La Spagna – secondo l’ultima relazione della Dia – è l’anello di congiunzione tra i clan calabresi e le organizzazioni criminali sudamericane: qui arrivano fiumi di cocaina e di hashish; qui vengono riciclato denaro; qui trascorrono latitanze più o meno dorate boss in fuga. Sarebbe recente il patto di non aggressione tra ‘ndrine calabresi, clan di camorra e cosche di Cosa Nostra per tenere più basso il prezzo dello stupefacente.
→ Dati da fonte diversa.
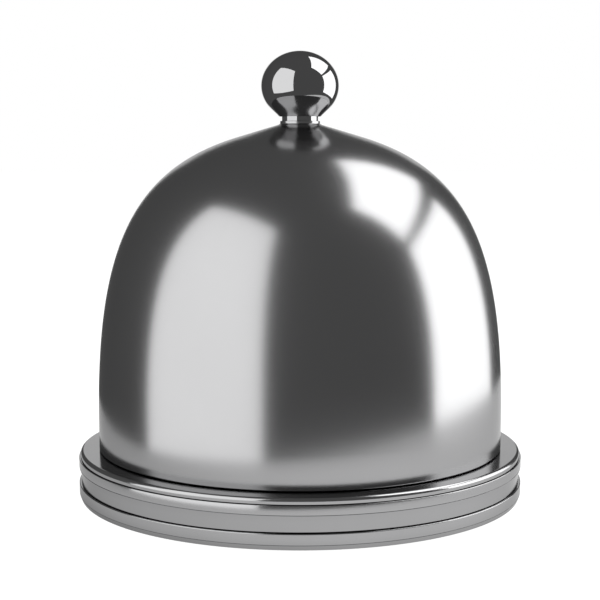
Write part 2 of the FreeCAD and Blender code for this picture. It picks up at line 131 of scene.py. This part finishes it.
def surface_group():
    """Shared surface: tool lines round the axis, soft clouds of handling, and fine grit."""
    group = bpy.data.node_groups.new("worked_surface", "ShaderNodeTree")
    sockets = (("Base Color", "NodeSocketColor"), ("Tint", "NodeSocketColor"),
               ("Roughness", "NodeSocketFloat"), ("Spread", "NodeSocketFloat"),
               ("Line Scale", "NodeSocketFloat"), ("Line Depth", "NodeSocketFloat"),
               ("Grit Scale", "NodeSocketFloat"), ("Grit Depth", "NodeSocketFloat"))
    for name, kind in sockets:
        group.interface.new_socket(name, in_out="INPUT", socket_type=kind)
    for name, kind in (("Color", "NodeSocketColor"), ("Roughness", "NodeSocketFloat"),
                       ("Normal", "NodeSocketVector")):
        group.interface.new_socket(name, in_out="OUTPUT", socket_type=kind)
    nodes, links = group.nodes, group.links
    given = nodes.new("NodeGroupInput").outputs
    result = nodes.new("NodeGroupOutput").inputs
    place, parts, radius = placed(group)
    ringed = nodes.new("ShaderNodeCombineXYZ")
    links.new(radius, ringed.inputs["X"])
    links.new(parts["Z"], ringed.inputs["Z"])
    lines = noise(group, ringed.outputs[0], given["Line Scale"], 2.0)
    clouds = noise(group, place, 70.0, 4.0)
    grit = noise(group, place, given["Grit Scale"], 3.0)

    rough = given["Roughness"]
    for pattern in (clouds, lines):
        swing = maths(group, "MULTIPLY", maths(group, "SUBTRACT", pattern, 0.5), given["Spread"])
        rough = maths(group, "ADD", rough, swing)
    links.new(rough, result["Roughness"])
    tint = nodes.new("ShaderNodeMix")
    tint.data_type = "RGBA"
    links.new(clouds, tint.inputs["Factor"])
    links.new(given["Base Color"], tint.inputs["A"])
    links.new(given["Tint"], tint.inputs["B"])
    links.new(tint.outputs["Result"], result["Color"])
    height = maths(group, "ADD", maths(group, "MULTIPLY", lines, given["Line Depth"]),
                   maths(group, "MULTIPLY", grit, given["Grit Depth"]))
    bump = nodes.new("ShaderNodeBump")
    bump.inputs["Distance"].default_value = 0.0001
    links.new(height, bump.inputs["Height"])
    links.new(bump.outputs["Normal"], result["Normal"])
    return group


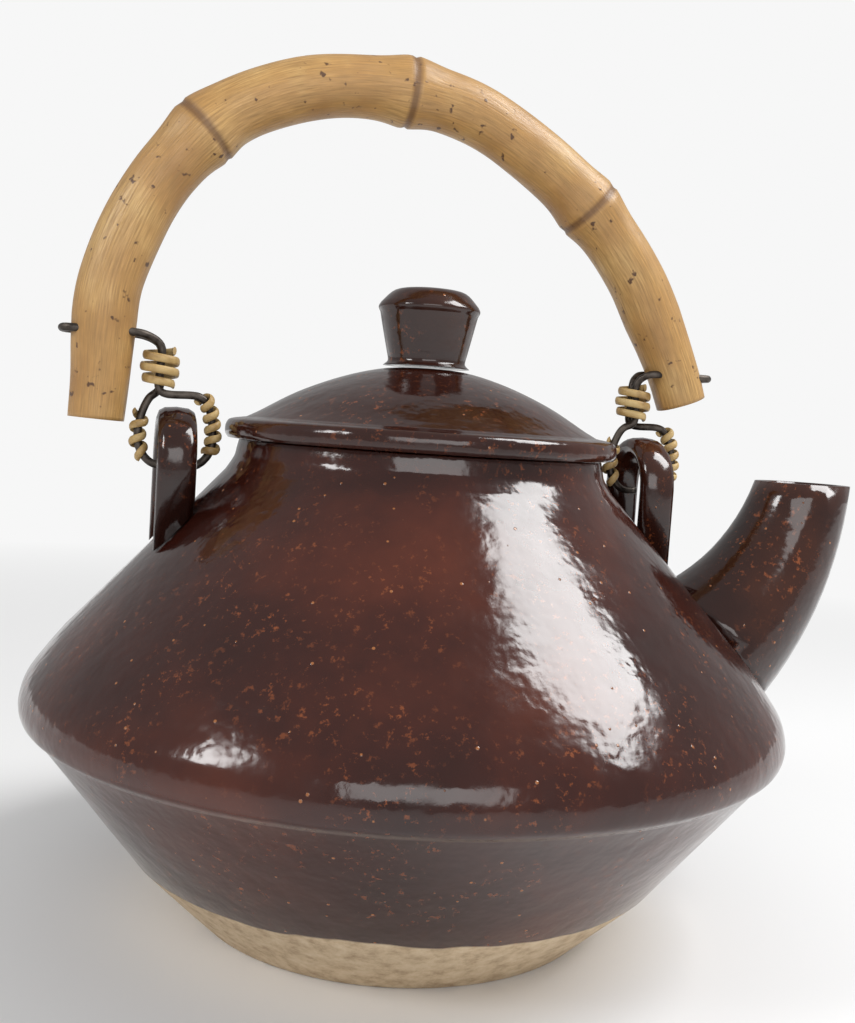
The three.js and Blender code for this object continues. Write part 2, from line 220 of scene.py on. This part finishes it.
def bare_foot(tree, coords, colour, rough):
    """Below a wandering line the glaze gives way to dull clay."""
    place = add(tree, "ShaderNodeSeparateXYZ")
    tree.links.new(coords, place.inputs[0])
    wander = stretch(
        tree, noise_of(tree, coords, EDGE_WAVES, 3), 0.2, 0.8, -CLAY_WOBBLE, CLAY_WOBBLE)
    level = reckon(tree, "ADD", place.outputs["Z"], wander)
    bare = stretch(tree, level, CLAY_TOP - EDGE_BELOW, CLAY_TOP + EDGE_ABOVE, 1.0, 0.0)
    clay = ramp(tree, noise_of(tree, coords, CLAY_LUMPS, 6, 0.7), CLAY_COLOURS)
    return mix(tree, bare, colour, clay), mix(tree, bare, rough, CLAY_ROUGH, "FLOAT")


pot_glaze = glaze("iron_glaze_pot", finish=bare_foot)
lid_glaze = glaze("iron_glaze_lid", depth=0.3)
knob_glaze = glaze("iron_glaze_knob", depth=0.6)
ear_glaze = glaze("iron_glaze_ears", depth=0.5)
print("glazes", pot_glaze.name, lid_glaze.name, knob_glaze.name, ear_glaze.name)

# %% [markdown]
# Bamboo root is a golden skin with fine lengthwise fibres, brown freckles and darker rings
# at its nodes. Fibres have to bend with the bail, so they can't come from straight noise.
# They follow the piece through a UV map instead: U goes round it and V along it.

# %% Bamboo skin
NODE_PLACES = (0.31, 0.53, 0.76)
RING_HALF, RING_FADE, RING_STRENGTH = 0.002, 0.006, 0.75
RING_BROWN = (0.13, 0.06, 0.025, 1)
BAMBOO_DARK, BAMBOO_GOLD, BAMBOO_PALE = (0.33, 0.16, 0.05), (0.50, 0.28, 0.095), (0.64, 0.42, 0.17)
FIBRE_SHADE = 0.62
SPECK_BROWN = (0.10, 0.045, 0.018, 1)
FIBRES_ROUND, FIBRES_ALONG = 22, 6
BAMBOO_CLOUDS, BAMBOO_SPECKS = 55, 420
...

La Francia è un polo d’attrazione per i clan: il “locale” di Ventimiglia svolge da sempre funzione di «camera di passaggio». Le zone più sfruttate dalla criminalità organizzata italiana, arrivata alla seconda generazione, si trovano nella regione delle Alpi, in Provenza e in Costa Azzurra, dove vengono reinvestiti i capitali illeciti e trovano rifugio i latitanti. La prima apparizione della ‘ndrangheta in Canada risale agli anni ‘70 e già negli anni ‘90 erano diventati evidenti i collegamenti operativi tra le cosche calabresi (il cosiddetto “Siderno Group”) e gli omologhi sodalizi stanziati a Toronto e dintorni: il riconoscimento giudiziario dell’esistenza della ‘ndrangheta è arrivato poco meno di un anno fa, quando la Corte Superiore di Giustizia dell’Ontario ha condannato un sodale della famiglia Ursino a 11 anni e mezzo di reclusione per traffico di stupefacenti. In Messico, i cartelli della droga – secondo gli analisti della Dia – hanno stabilito «solidi canali di collegamento con esponenti della criminalità calabrese, e vedono nella ‘ndrangheta un protagonista al loro stesso livello». Lo stesso vale per la Colombia, maggior produttore mondiale di cocaina.